戸塚駅の周辺が戸塚宿の中心でもあり、内田本陣跡、脇本陣跡、澤邊本陣跡などの案内板があるが、残念ながら案内板以外は何も残っていない。内田本陣跡は銀行に、澤邊本陣跡は個人の住宅になっていた。道路沿いには寺社もある。まずは海蔵院に寄ってみる。海蔵院は臨済宗円覚寺の末寺で1363年の創建、「戸塚十勝」の一つでもあるそうだ。その少し先にあるのが八坂神社である。ここにもお詣りする。「お天王さま」として親しまれており、1572年に牛頭天王社を勧進したのが始まりという。7月に行われる「お札まき」は、市の無形文化財に指定されている。さらに行くと富塚八幡宮だ。
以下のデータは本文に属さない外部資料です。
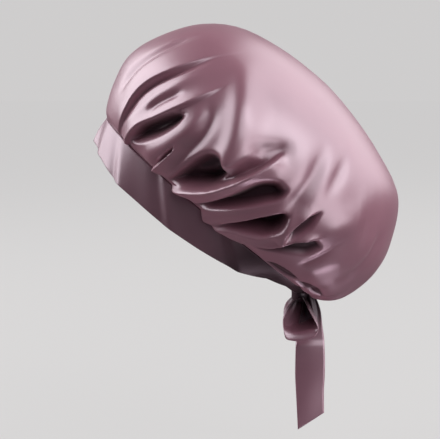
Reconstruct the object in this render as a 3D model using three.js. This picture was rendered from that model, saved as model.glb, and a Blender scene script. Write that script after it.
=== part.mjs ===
// A satin sleep bonnet: a puffed crown gathered onto a flat band, and a bow of two loops
// and two ends at the nape. Millimetres, +Z up. The wearer faces -Y and the wearer's left
// is +X. The origin is the middle of the head opening, where the band meets the head.
import * as THREE from 'three';

// Driving sizes.
const HEAD_TILT = THREE.MathUtils.degToRad(40); // the forehead side of the opening is lifted
const CLOTH = 1.6; // the gathered crown's wall
const BAND_WALL = 1.8; // two layers of satin and a seam allowance
const RIBBON_WALL = 1.2;
const RIBBON_WIDTH = 25;
const GAP = 0.3; // between pieces that touch
const SEAM_RISE = 14.5; // height of the band's upper edge over the opening's middle
const CROWN_COLUMNS = 88;
const CROWN_ROWS = 17;
const FOLD_FREE_RIM = 0.05; // the crown's folds start above this share of a meridian
const NAPE_GAP_ANGLE = 6; // degrees each side of the nape where the band runs into the knot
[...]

ここにもお詣りする。戸塚宿の総鎮守である。1072年の創設とのことで由緒ある神社である。山頂の古墳が「富塚」と呼ばれ、これが「戸塚」の地名の起こりともされている。

本陣や寺社の並ぶ通りを過ぎると上方見附跡だ。すなわち宿場の西側の出入口である。ここもサイゼリアになっていて、案内板があるのみである。戸塚宿を歩くということであれば、ここで終わりにしてもいいが、折角だからもう少し歩いてみようと思う。しかし、ここから先はまた登り坂が続く。大坂という坂である。保土ヶ谷から戸塚を歩いて、旧街道沿いはずいぶんと起伏に富んだ地形であることを今さらながら知った。現在の便利な交通機関ではなかなか気付かないだろう。

大坂を登り始めてすぐにあるのが第六天社だ。第六とは、「古事記」と「日本書紀」で六番目に出現したと書かれている、面足命(おもだるのみこと)と惶根命(かしこねのみこと)を祭神としているのである。伊邪那岐、伊邪那美の出現は七番目であるから、その前の神である。その横には7基の庚申塔が並んでいる。さらに大坂を登っていくと、大坂松並木がある。このあたりからようやく道が平坦になるかと思ったらまた少し登りが続く。最高地点は標高70m位あり、今日の出発点の境木とほぼ同じだ。今日は上り下りの激しい道である。間もなく原宿一里塚が現れた。吉田一里塚からさらに一里歩いた訳だ。

今日の街道歩きはこの原宿一里塚で終えることとする。最寄のバス停の大運寺から神奈中バスに乗って、藤沢駅に向かった。日本橋を早朝に発つと戸塚で一泊目となったというので、ここで一区切りだ。品川宿から気まぐれに始めた旧東海道宿場歩きだが、とりあえず戸塚宿までとし、続きは気が向いたら再開するかもしれない。午後になって雲も出てきて、ますます寒くなってきた。